The Palma suit “slowed us down but it hasn’t stopped us,” Haber said. He forged ahead again, he says, confident he was doing his part to reclaim the Cristal name for Cubans and Cuban-Americans. He is still waiting for the answer to his application to the U.S. patent office while his beers fly off the shelves.

“Because we, Cubans, are the owners of Cristal. Not Cuba,” Haber said. “People tell me it’s exactly like the Cristal they remember.”

PASSION EQUALS PESOS

Enjoy it while you can, Portuondo says.

The Peruvian owners of the Cristal brand have a long track record of eventually snuffing out competing Cristal attempts in the United States. And Portuondo and his partners say they own the rights to use Cristal’s logo and color scheme in the United States. The U.S. patent office is still reviewing Haber’s application for Mi Cristal, and, even if it approves it, Peru’s brewery could still intervene to cancel it.

Portuondo says he has not ruled out a suit against either party — particularly Wadley’s Palma.

“It’s the No. 1 beer in Cuba so people are trying to trade on that,” Portuondo said. “It seems a little ingenuine to me that someone does that, but I understand it.... It seems to me he’s trying to fool the Cuban exile community that this is a Cuban product with Cuban lineage when in fact it’s not.”

Then there is public perception.

While Wadley, who lives in California, can avoid the Miami spotlight, Haber, whose businesses are based here, isn’t so lucky. Posts on Facebook and Instagram have popped up, questioning whether either is actually backed by the Cuban government. He has gotten emails and been tagged in posts calling him a communist and asking, “Where is the embargo?”
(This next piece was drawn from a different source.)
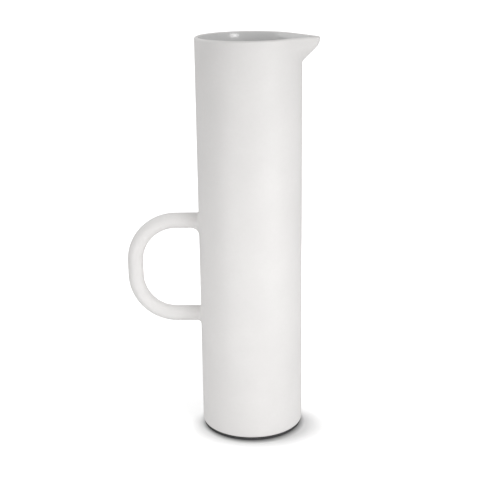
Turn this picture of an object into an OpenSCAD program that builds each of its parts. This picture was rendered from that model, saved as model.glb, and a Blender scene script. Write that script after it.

Haber has had to defend himself against attacks from the very customers he’s trying to win over.

“BEWARE!” begins one post the Miami Herald reviewed. “CUBAN GOV. is selling their beer in the USA (Miami) via Nicaragua — don’t be confused and fall into their trap. We don’t buy Communist Cuba products.”

“Those people hate me. Threats, everything,” Haber said. “I’m disabled (military) and they’re calling me a communist.”